At first, it looked good. I got the butt cheek shot of progesterone and waited.
Then the numbers weren't good, and it was over. Miscarriage. "Chemical pregnancy." The end.
Even before we got back the "bad labs", I had a feeling. I am convinced that good things don't happen to me. While waiting for the first round of lab results, I called my husband and explained that I didn't want to name the baby if it was gone. I didn't want to memorialize it in any way. I wanted to try again next month. I had never been so sure about anything before in my life. But I was convicted, for lack of a better word. I wasn't going to make a big deal out of it.
But should I?
"Life begins at conception", after all.
There was a baby. Then there wasn't.
I told a friend this conviction after the "bad labs", and she assured me that if I decided to name it later, she'd support me. Like not wanting to name it was a poor decision made in grief, and I would come around later.
But for me, it was the clearest choice I'd made in years.
How callous. How unfeeling.
How un-Christian, to ignore your baby's death.
Let me walk you through it for a minute.
For me, it never felt like that baby was mine. I was never joyous. When it was over, I felt like I expected it. It hurt-good God, did it hurt-but it was a pain I expected to come, like watching a train coming down the tracks.
That baby has only ever been God's. Its heart never even beat.
Every beat of that babe's heart has been with the Lord.
Every. Single. One.
I don't want to memorialize that baby on my skin or in the ground because all I've known of that baby is its death. If we truly believe that life with Christ is the ultimate goal and better than anything we can know on earth, then we also believe that that baby's death doesn't matter more than what comes next.
That's right, I said it.
That baby's life (and all of our lives) is so much more than its death. All I knew of that baby was two lines and its death. God knows so much more. And someday I'll see it after my own death. But for now, that baby is God's more than it was ever mine.
It doesn't feel like I have a right to name it in my grief or mark its death on the earth.
I don't want to name that baby something related only to its death or resurrection. I don't want to define its life by its death.
I refuse to name it some bizarre word purely out of my grief when it is God's more than it ever was mine.
God has always had a name for that child that has nothing to do with its death and everything to do with its life with Him. It doesn't feel like my right to name it.
And in pure hope in our God's power, I believe that we will need to use more of our favorite names someday, so I'm going to save those.
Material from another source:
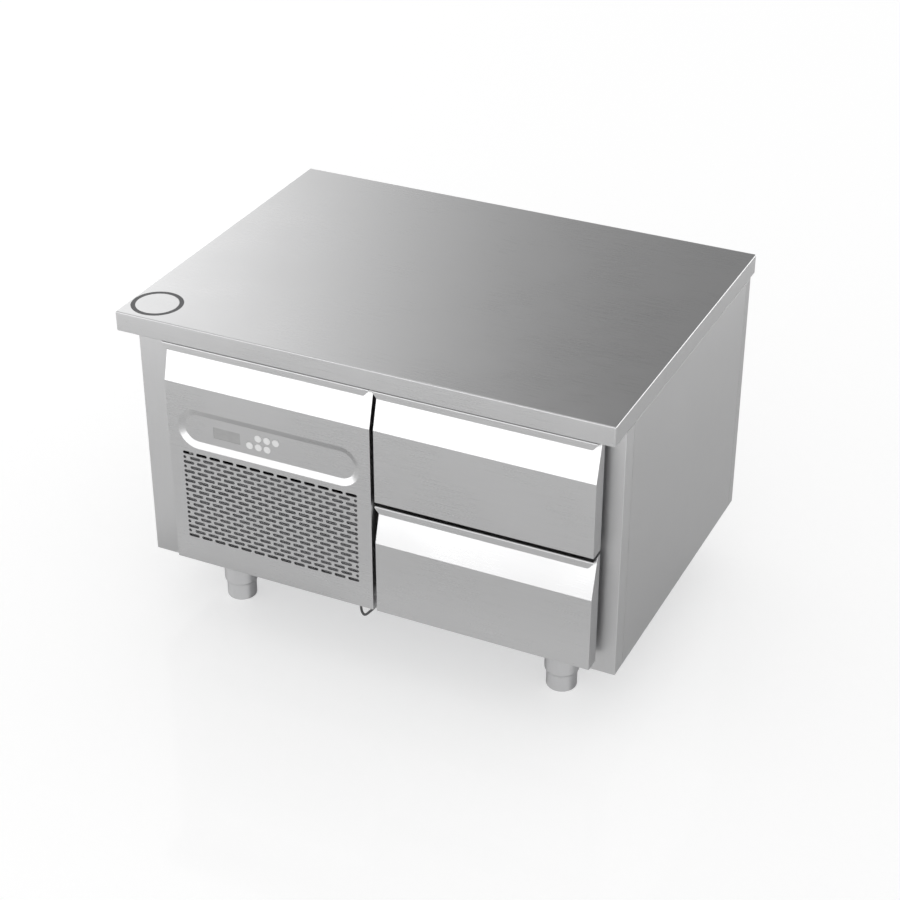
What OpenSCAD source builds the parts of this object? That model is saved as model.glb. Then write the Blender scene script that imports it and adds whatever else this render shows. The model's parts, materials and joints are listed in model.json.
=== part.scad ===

So if you've experienced loss or talk with someone who has, or even if you've experienced this grief yourself, let them grieve their way. Let them get their tattoo or pretend it never happened and accept it without judgment or remark. Let them mark the date on their calendars or forget it. At the core of our beliefs is the resurrection and life eternal; pregnancy loss gives us a very early challenge to those beliefs.
And someday, maybe, He'll teach me the perfect name He picked for my baby.